Bu anların yol açtığı travmadan hala kurtulamadığını söyleyen Aslı Erdoğan, “Hâlâ polis gördüğümde buz kesiyorum. Özellikle otomatik silah ve maske iyi gelmiyor bana” dedi.

Gözaltındayken sekiz metrekarelik bir kafeste dört kişi olduklarını söyleyen Erdoğan, “Gözaltılarda artık kaba dayak, hakaret, tehdit çok var. Bana yapılmadı. Ben el üstünde tutuldum diyebilirim. Gözaltı kolay değil, işin en zor kısmı. Ondan sonra cezaevi cennet gibi geliyor” dedi.

'NEDEN METİNER VE KIZILKAYA DEĞİL DE BEN?'

Hakkındaki "Devletin birlik ve bütünlüğünü bozmak", "Örgüt üyesi olmak" suçlamalarıyla ilgili görüşü sorulan Aslı Erdoğan şunları söyledi:

“Bence asıl skandal da burada. Daha önce hiçbir gazeteciye 302. Madde'den dava açılmadı. Biz ilkiz. Özgür Gündem yasal, devletin izniyle çıkan bir gazete. Dün kurulmadı ki. Bir de danışmanların, gazete üzerinde hiçbir etkisi olmayan simgesel isimlerin 302'den yargılanması... Yani bu kadar saçmalayabilirlerdi diyorum. Bu herhalde maksimum korkutma, maksimum çökertme amaçlı... Hani beni idam cezasıyla yargılıyorlar şu an fiilen. Ne yapmışım? Bir gazetenin edebiyat sayfasına danışmanlık yapmışım. Bir önceki danışma kurulundaki isimlerden ikisi şu an AKP milletvekili: Muhsin Kızılkaya ve Mehmet Metiner. Neden onlar PKK'lı değil de ben PKK'lı oluyorum? Bu nasıl bir mantık?”
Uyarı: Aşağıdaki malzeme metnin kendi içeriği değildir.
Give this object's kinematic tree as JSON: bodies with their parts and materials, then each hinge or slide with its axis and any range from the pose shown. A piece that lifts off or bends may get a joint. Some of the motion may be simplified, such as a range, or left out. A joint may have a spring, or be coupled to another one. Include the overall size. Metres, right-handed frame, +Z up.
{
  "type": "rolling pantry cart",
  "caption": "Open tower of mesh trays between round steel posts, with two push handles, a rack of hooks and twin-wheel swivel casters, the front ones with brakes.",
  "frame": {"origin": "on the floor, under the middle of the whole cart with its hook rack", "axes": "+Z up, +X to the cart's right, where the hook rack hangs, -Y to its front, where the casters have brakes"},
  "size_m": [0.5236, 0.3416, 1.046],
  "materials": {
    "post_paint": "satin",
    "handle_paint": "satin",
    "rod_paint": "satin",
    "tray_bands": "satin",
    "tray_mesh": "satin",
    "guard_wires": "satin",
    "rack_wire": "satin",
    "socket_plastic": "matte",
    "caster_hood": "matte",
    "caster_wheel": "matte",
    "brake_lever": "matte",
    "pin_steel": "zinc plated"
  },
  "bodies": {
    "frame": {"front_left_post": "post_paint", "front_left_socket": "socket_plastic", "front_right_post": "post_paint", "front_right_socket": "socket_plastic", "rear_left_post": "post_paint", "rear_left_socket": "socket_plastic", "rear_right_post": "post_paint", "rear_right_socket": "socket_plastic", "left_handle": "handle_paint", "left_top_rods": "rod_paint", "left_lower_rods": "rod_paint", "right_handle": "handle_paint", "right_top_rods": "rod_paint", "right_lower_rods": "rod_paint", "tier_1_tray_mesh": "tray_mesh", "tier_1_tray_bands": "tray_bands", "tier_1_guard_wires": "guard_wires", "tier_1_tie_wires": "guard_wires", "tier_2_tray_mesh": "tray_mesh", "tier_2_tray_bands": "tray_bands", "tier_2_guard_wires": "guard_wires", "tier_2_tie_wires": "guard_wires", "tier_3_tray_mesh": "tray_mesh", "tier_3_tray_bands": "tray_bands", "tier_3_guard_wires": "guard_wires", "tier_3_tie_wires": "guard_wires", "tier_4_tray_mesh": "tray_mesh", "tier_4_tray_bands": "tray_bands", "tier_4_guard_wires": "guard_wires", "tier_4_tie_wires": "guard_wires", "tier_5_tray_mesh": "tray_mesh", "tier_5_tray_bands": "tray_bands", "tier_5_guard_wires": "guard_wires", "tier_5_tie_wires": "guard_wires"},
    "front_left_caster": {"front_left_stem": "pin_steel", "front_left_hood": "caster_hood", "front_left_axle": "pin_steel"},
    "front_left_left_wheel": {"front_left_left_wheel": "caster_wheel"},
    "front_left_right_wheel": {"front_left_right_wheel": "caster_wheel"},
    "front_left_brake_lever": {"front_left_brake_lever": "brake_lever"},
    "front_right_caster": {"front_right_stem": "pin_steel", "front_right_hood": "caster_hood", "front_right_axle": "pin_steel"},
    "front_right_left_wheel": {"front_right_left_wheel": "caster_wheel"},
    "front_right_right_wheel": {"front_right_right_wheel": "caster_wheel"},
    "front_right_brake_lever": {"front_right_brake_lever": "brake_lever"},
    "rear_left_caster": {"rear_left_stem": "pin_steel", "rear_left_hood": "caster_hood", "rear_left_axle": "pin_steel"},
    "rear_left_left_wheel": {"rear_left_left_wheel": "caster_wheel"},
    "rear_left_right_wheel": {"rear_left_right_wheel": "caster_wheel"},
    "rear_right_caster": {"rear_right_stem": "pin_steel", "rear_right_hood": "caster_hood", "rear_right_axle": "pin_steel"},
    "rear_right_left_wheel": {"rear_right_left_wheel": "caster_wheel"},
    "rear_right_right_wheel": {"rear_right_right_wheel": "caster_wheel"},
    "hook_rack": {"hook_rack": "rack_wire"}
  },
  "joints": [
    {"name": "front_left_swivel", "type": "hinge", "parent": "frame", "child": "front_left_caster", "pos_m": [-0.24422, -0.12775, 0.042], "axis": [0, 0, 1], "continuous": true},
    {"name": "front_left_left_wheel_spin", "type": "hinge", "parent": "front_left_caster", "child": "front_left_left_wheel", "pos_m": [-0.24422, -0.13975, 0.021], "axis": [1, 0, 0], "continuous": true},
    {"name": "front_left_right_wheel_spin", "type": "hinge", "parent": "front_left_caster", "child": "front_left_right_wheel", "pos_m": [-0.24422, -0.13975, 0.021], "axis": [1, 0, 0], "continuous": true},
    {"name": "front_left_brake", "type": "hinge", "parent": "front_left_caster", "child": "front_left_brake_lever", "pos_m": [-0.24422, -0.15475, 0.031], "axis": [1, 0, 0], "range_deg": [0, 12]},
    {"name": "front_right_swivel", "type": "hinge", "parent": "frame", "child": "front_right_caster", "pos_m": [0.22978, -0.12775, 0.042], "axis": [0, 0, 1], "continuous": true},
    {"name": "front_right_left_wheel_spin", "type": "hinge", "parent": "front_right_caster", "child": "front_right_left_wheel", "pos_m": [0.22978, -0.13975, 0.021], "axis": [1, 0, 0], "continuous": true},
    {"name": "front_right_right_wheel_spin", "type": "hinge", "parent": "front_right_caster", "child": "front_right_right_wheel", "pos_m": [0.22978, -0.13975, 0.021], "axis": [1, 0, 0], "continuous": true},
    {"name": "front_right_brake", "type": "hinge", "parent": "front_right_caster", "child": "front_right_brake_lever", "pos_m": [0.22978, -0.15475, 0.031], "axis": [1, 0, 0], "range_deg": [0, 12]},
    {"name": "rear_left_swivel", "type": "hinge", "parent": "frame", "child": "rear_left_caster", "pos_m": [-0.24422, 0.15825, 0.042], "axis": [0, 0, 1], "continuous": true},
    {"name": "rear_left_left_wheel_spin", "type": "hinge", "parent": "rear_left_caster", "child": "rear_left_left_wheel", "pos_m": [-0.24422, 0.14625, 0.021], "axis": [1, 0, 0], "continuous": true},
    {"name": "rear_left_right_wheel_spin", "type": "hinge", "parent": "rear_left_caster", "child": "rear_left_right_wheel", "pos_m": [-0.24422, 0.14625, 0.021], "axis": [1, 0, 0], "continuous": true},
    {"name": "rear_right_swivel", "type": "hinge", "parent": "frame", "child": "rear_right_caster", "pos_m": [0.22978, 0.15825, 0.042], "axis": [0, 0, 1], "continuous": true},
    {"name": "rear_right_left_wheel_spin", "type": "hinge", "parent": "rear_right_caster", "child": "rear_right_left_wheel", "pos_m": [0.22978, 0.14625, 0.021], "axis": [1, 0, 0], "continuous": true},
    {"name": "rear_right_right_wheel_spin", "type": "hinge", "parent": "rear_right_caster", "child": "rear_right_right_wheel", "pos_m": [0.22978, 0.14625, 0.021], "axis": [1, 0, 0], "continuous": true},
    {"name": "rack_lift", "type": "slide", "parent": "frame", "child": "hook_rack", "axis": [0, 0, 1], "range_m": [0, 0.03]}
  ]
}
Kürt meselesine insan hakları ve hak ihlalleri açısından baktığını bu yüzden kendisine yönelik bu tutuma şaşırdığını söyleyen Erdoğan, kendisi ve birlikte tutuklandığı dilbilimci Necmiye Alpay üzerinden Beyaz Türklere, entelektüellere, Kürtlere destek verme çabasında olanlara, Kürtlerin yanındayız diyenlere ağır bir cezayla mesaj verildiğini söyledi: “Bakın sizi Kürtlerden daha ağır cezalandırıyoruz, demiş oldular. Ayağını denk al demek. Bulabildiğim tek açıklama bu.”
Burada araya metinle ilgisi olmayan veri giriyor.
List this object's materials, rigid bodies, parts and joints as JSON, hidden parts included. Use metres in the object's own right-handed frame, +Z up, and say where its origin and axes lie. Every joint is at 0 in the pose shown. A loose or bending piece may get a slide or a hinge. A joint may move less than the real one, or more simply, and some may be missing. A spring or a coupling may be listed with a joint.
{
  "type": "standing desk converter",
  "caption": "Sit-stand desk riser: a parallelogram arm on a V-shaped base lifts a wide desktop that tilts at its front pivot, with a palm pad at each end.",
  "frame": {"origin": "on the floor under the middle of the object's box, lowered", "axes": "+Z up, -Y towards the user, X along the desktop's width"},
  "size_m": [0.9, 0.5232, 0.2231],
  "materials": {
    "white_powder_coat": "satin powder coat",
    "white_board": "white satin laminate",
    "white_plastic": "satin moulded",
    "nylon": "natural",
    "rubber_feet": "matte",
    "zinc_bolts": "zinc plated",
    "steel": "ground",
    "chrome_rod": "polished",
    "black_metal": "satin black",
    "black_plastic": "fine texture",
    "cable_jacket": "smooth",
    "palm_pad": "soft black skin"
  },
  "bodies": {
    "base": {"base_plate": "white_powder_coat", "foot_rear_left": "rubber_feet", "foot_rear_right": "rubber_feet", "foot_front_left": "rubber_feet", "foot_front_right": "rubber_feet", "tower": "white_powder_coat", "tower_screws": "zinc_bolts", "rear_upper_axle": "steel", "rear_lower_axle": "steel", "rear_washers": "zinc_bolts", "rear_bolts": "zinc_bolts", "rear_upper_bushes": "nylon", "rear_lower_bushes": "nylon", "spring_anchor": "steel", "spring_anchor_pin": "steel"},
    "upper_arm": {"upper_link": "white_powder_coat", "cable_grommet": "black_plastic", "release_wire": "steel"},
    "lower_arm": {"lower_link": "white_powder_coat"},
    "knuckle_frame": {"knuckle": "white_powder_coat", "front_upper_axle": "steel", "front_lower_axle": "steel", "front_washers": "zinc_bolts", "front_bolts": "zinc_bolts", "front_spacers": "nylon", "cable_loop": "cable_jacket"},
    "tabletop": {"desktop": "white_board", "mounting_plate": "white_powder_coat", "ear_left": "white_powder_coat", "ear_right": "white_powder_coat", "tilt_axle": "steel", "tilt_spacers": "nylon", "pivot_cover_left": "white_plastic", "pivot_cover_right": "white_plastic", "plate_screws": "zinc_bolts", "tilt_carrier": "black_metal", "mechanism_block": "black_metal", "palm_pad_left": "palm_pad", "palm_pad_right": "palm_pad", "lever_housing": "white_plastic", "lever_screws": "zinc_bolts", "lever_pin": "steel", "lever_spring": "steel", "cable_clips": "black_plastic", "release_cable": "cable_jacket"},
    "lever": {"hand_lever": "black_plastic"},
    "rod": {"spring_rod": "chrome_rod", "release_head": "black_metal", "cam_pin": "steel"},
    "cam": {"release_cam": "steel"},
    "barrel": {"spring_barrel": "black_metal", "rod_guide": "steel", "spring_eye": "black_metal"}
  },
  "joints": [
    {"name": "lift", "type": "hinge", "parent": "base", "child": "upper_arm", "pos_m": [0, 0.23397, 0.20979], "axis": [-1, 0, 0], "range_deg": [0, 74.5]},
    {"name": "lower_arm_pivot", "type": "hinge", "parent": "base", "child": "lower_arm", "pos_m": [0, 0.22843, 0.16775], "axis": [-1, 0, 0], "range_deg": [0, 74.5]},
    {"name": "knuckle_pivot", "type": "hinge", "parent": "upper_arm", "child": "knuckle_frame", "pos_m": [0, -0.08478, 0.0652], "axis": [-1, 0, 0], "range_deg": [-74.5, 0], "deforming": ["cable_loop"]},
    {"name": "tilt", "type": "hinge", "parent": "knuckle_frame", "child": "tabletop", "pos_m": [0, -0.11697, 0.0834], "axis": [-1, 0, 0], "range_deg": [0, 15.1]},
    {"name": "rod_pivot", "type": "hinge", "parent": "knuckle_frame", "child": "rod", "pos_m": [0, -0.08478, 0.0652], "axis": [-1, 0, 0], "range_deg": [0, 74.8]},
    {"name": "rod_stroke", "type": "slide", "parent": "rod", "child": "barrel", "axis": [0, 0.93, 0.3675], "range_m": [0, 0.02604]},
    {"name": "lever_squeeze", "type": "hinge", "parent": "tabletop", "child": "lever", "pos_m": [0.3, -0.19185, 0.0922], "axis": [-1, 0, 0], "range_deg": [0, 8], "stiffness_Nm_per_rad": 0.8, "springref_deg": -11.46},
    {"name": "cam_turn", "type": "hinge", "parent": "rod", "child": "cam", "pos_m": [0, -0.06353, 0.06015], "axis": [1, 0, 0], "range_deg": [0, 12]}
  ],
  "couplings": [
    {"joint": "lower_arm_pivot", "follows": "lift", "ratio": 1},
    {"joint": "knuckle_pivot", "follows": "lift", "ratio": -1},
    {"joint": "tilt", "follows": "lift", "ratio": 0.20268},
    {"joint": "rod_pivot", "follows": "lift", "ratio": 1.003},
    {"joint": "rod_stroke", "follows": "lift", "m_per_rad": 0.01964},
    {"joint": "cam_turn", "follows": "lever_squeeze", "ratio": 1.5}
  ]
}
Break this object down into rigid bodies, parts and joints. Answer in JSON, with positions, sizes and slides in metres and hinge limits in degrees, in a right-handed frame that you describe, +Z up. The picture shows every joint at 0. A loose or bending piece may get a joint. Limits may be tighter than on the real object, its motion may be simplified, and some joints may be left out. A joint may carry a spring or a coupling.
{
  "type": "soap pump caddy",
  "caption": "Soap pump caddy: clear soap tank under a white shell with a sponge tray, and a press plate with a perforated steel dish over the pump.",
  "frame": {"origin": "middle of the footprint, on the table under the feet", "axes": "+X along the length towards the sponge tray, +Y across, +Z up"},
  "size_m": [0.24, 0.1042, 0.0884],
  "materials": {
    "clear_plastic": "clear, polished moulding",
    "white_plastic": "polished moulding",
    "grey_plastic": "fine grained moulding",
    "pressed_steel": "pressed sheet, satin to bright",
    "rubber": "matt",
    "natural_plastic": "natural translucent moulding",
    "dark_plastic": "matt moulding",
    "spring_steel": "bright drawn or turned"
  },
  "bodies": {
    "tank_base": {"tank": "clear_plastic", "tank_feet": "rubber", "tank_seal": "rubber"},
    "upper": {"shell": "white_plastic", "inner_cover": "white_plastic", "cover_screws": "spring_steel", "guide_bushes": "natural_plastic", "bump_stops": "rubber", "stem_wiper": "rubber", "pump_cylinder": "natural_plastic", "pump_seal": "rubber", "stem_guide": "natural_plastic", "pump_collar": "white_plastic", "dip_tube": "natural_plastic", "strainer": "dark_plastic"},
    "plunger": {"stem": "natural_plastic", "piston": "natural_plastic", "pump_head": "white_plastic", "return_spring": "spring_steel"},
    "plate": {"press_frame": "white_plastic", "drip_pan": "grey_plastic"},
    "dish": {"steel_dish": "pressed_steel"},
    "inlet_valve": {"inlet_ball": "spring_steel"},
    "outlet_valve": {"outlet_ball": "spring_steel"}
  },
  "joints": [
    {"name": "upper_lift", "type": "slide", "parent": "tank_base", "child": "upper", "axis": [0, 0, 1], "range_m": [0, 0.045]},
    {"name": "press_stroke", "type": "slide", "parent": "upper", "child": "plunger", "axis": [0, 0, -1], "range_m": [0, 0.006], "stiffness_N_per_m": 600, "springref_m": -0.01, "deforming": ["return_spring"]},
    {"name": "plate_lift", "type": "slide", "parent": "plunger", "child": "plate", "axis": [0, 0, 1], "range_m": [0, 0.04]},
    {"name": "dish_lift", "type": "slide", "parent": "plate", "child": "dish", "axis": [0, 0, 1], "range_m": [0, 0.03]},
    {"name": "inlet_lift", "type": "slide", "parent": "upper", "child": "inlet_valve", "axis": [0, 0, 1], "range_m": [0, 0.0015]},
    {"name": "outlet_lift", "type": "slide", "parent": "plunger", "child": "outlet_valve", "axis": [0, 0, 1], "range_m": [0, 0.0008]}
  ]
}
Aslı Erdoğan anayasa değişikliği referandumuna ilişkin soruya ise şöyle yanıt verdi: “O kadar apolitik bir insanım ki. Apolotik demeyeyim de sistem karşıtı diyeyim aslında. Şimdiye kadar hiç oy kullanmadım. Bunu annem bir röportajda açık edene kadar da sakladım. Ama şu an öngörülen anayasa paketi ve başkanlık sistemi zaten kuş kadar olan demokrasimizin son kanadını da kesecek gibi görünüyor. Ben meseleye hiçbir zaman Erdoğan yanlısı-Erdoğan karşıtı olarak bakmadım. Hatta böyle bakılmasının temel bir hata olduğunu düşünüyorum. Böyle böyle polarize oldu toplum. Bundan bağımsız olarak bakarsak, başkanlık sistemi bence Türkiye için çok yanlış bir sistem. Zaten çok cılız olan demokratik kurumların iyice çökmesi ve tek elde toplanması çok riskli, çok tehlikeli.”